“ÖĞRETMENLERİMİZ SALDIRILARA KARŞI SAVUNMASIZDIR”

Eğitim-Bir-Sen Muş Şube Başkanı Mahir Barışan, geçtiğimiz hafta başlayan eğitim-öğretim yılıyla ilgili açıklamalarda bulundu. Yeni müfredat, biçimi ve muhtevasıyla akıllı, bilgili, ahlaklı, vicdanlı, özgür, ekip çalışmasını bilen, başaran, cesur, araştırmacı, soran, sorgulayan fertler yetiştirmeyi hedeflemelidir diyerek şunları söyledi: “Çünkü değerler, düşünme ve zihni muhakemede birer araç olarak kullanılmak, kişilerin dikkatini istenen, yararlı ve önemli görülen kültür nesneleri üzerinde odaklaştırmak, ideal düşünme ve davranma yollarını göstermek gibi fonksiyonları icra etmektedir. İnsan davranışlarını belirleme ve insan karakterini geliştirme noktasında oynadıkları bu çok önemli rol nedeniyle toplumun sahip olduğu bu değerlerin yeni nesle aktarılması, belirli bir düzen, iç tutarlılık ve bir sistem dâhilinde verilmesini gerektirmektedir. Konu gerçekte basit bir müfredat değişikliğinin ötesinde bir öneme sahiptir. İdeolojik endoktrinasyon aracılığıyla tek tip fertler yetiştirmeyi hedefleyen bir toplumsal mühendislik projesinin eğitim sistemine biçtiği işlevin, demokratik ve çoğulcu bir toplum tarafından kabul edilebilmesi mümkün değildir. Bu nedenle, temel eğitimden yükseköğretime, eğitim ve öğretimin her kademesinde çoğulcu düşünmeyi ve farklılıklara saygıyı, empatiyi hedefleyen bir müfredat değişikliği zorunludur. Yeni müfredat, biçimi ve muhtevasıyla akıllı, bilgili, ahlaklı, vicdanlı, özgür, ekip çalışmasını bilen, başaran, cesur, araştırmacı, soran, sorgulayan fertler yetiştirmeyi amaçlamalıdır. Bu konuda ivedilikle adım atılmalıdır. Bunun yanı sıra, kitap içerikleri de toplumun değer yargıları göz önünde bulundurularak bir an evvel güncellenmelidir” ifadelerini kullandı.
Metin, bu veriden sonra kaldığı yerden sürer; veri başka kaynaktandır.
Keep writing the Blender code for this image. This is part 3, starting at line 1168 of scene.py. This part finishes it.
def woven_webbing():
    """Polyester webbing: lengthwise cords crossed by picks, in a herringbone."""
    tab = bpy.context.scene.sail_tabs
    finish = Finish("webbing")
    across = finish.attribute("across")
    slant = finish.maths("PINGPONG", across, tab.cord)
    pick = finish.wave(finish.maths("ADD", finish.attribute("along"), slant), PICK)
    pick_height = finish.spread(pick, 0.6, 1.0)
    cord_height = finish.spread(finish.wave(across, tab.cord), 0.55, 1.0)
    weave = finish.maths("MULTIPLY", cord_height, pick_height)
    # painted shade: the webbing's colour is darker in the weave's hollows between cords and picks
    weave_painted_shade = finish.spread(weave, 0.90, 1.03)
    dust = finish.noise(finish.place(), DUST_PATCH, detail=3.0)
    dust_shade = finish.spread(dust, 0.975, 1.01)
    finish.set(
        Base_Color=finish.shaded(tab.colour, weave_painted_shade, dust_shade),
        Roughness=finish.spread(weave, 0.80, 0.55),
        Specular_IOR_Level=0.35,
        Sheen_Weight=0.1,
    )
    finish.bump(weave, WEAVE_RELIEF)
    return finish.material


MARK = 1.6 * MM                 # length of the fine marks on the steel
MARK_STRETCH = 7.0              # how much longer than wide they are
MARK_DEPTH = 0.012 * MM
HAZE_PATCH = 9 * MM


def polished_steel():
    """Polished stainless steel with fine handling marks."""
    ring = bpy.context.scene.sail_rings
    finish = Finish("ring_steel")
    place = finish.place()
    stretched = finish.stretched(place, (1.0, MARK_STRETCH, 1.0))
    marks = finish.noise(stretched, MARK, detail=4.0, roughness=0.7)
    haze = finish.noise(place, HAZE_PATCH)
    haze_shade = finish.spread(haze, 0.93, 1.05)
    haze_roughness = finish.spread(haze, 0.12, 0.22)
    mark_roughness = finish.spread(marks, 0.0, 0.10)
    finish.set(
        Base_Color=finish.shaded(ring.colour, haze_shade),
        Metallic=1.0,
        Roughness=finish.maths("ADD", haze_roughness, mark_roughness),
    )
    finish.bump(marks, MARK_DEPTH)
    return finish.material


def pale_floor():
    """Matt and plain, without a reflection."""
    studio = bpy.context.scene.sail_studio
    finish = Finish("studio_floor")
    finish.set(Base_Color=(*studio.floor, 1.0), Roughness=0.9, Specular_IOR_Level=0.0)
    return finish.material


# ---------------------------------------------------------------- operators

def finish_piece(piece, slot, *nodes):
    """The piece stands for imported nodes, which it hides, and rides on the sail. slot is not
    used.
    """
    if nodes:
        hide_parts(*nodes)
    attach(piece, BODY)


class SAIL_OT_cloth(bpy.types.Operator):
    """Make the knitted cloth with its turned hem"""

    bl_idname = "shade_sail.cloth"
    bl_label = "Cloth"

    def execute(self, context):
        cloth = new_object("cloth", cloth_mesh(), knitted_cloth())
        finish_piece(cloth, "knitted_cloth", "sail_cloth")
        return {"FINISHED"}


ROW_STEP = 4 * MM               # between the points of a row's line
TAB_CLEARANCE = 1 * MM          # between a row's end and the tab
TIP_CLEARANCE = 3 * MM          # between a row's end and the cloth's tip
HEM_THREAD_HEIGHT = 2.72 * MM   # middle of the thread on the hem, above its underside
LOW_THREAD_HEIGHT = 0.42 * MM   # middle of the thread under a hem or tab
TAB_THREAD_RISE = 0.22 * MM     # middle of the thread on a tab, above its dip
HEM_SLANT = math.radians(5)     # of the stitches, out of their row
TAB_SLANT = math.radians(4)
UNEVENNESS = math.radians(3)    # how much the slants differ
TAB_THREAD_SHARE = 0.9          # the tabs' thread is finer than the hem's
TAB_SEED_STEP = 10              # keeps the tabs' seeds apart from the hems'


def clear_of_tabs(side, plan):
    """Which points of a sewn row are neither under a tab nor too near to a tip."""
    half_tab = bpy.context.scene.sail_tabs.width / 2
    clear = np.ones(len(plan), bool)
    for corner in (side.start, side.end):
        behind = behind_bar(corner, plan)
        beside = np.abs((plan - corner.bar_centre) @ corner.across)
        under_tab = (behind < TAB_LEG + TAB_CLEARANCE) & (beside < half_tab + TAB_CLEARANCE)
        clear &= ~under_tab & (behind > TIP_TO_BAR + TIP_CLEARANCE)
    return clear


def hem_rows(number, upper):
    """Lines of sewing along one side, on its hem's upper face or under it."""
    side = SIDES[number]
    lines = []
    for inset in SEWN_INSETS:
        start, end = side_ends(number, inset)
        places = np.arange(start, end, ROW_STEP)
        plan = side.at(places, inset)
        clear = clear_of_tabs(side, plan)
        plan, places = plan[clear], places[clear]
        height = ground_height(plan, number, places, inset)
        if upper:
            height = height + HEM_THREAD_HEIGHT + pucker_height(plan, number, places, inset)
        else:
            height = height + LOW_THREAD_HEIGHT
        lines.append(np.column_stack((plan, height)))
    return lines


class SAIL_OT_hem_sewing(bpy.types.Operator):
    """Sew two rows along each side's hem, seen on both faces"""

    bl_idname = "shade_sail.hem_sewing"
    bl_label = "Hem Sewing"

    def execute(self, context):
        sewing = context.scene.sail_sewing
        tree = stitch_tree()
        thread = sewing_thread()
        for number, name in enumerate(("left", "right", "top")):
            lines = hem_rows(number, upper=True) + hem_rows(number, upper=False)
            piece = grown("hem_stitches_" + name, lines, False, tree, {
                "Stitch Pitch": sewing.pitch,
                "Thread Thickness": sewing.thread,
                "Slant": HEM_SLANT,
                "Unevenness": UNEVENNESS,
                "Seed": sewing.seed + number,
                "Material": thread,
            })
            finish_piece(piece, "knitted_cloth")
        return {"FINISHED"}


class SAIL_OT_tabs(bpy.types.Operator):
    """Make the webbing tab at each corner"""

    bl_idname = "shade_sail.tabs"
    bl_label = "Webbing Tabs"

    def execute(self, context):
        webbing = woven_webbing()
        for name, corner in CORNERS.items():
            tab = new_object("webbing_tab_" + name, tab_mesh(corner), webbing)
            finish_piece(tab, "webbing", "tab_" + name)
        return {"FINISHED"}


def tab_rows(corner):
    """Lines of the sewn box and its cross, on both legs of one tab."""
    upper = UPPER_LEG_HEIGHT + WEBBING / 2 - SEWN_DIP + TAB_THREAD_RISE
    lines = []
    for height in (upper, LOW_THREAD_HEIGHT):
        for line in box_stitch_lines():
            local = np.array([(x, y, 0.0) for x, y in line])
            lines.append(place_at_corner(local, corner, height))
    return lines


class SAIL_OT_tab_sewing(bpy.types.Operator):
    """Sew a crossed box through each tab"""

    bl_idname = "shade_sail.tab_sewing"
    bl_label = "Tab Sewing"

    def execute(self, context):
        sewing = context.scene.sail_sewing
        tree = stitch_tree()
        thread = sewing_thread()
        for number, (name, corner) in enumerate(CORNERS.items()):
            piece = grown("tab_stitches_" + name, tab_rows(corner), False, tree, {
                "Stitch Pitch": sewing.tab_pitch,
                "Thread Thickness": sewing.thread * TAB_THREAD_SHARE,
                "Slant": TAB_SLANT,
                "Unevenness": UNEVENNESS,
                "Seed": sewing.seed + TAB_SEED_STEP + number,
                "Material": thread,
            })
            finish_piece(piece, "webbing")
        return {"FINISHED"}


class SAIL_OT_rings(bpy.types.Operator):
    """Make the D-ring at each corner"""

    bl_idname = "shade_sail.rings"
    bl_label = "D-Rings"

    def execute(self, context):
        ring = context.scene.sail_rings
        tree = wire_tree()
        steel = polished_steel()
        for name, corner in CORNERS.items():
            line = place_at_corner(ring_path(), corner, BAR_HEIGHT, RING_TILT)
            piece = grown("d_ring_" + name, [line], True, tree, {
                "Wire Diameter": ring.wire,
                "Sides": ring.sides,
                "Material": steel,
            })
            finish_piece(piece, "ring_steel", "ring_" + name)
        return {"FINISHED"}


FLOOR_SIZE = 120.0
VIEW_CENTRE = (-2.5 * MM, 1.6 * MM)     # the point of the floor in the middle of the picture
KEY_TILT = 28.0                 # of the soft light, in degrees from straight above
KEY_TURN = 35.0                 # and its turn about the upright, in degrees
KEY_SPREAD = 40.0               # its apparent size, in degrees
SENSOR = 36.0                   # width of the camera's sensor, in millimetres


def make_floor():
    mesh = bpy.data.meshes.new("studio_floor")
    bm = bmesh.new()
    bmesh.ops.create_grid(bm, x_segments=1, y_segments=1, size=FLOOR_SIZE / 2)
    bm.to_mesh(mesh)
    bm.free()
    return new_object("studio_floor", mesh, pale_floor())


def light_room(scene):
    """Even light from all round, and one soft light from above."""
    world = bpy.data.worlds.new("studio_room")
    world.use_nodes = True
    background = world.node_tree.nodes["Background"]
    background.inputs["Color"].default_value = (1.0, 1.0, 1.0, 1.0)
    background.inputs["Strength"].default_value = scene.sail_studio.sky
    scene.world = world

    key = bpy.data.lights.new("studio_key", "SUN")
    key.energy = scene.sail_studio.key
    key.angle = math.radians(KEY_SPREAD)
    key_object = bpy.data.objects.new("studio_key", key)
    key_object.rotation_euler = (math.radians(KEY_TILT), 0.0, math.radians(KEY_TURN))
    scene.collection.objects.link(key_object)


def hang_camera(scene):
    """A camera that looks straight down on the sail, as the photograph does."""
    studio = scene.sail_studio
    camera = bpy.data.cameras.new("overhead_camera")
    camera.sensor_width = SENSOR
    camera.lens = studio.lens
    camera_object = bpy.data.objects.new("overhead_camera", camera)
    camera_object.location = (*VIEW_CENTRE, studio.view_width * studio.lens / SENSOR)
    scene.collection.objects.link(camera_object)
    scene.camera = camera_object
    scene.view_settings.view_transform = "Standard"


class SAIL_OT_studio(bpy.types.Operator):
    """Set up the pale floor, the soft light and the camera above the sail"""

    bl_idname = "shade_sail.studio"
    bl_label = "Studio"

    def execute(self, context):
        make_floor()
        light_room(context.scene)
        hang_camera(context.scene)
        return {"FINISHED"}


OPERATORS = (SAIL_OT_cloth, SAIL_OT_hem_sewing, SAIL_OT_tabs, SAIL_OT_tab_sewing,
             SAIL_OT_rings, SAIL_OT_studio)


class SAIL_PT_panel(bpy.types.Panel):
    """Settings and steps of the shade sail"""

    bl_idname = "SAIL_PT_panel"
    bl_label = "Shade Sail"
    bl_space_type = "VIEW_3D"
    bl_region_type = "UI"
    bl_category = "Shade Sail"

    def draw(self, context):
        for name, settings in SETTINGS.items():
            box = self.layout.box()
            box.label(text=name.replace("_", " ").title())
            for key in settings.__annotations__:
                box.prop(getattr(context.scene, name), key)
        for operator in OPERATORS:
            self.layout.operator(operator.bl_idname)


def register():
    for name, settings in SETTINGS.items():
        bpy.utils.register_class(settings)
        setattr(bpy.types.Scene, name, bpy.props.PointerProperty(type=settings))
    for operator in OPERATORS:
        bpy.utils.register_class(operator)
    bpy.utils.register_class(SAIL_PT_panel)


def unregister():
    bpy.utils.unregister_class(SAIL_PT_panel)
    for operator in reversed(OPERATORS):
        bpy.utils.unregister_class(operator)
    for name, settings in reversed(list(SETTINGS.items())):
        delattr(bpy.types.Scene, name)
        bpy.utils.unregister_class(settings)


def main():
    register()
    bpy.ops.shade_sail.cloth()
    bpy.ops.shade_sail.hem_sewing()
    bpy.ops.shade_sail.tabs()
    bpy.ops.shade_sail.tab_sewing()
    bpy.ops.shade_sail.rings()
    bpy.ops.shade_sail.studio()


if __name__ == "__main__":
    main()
“Yeterli Güvenlik Tedbirleri Alınmamakta”

“Adil olmayı, işinin hakkını vermeyi, iş ahlakını, hakça paylaşmayı, birlikte yaşamayı ve huzuru birlikte oluşturmayı, sınıfta ve okulda öğretmenimizden görmelidir” diyen  Barışan şunları ifade etti: “Öğretmenlerimiz, çocuklarımız ve gençlerimiz için iyi insanın, güzel ahlakın canlı fotoğrafı olmak durumundadır. Sadece öğreten değil, değerleri yaşayan ve yaşatan bir kimlik olarak öğrencilerinin karşısına çıkmalıdır. Öğrencisi, insan olmanın değerini öncelikle öğretmenlerimiz üzerinden yaşamalıdır. Adil olmayı, işinin hakkını vermeyi, iş ahlakını, hakça paylaşmayı, birlikte yaşamayı ve huzuru birlikte oluşturmayı, sınıfta ve okulda öğretmenimizden görmelidir. Böylesi bir öğretmen profili için öncelikle öğretmenimizin toplumdaki saygınlığının ve itibarının, bu hedef doğrultusunda oluşması ve korunması gerekiyor. Öğretmenlerimizin mali, sosyal ve özlük hakları, çalışma şartları bu itibar ve saygıyı oluşturacak biçimde düzenlenmeli ve geliştirilmelidir. Maalesef öğretmenlerimiz saldırılara karşı savunmasızdır. Eğitim-öğretim kurumlarında yeterli güvenlik tedbirleri alınmamakta, sorumluluk öğretmenlere ve yöneticilere bırakılmaktadır. Milli Eğitim Bakanlığı, eğitimcilere yönelik her saldırının sıkı takipçisi olmalıdır. Bakanlık, Hukuk Müşavirliği kanalıyla yargıya intikal etmiş davalarda kendi personelinin yanında olduğunu göstermeli; nerede duracağı belli olmayan bu şiddet olaylarının bir an önce son bulması için gereğini yapmalıdır.”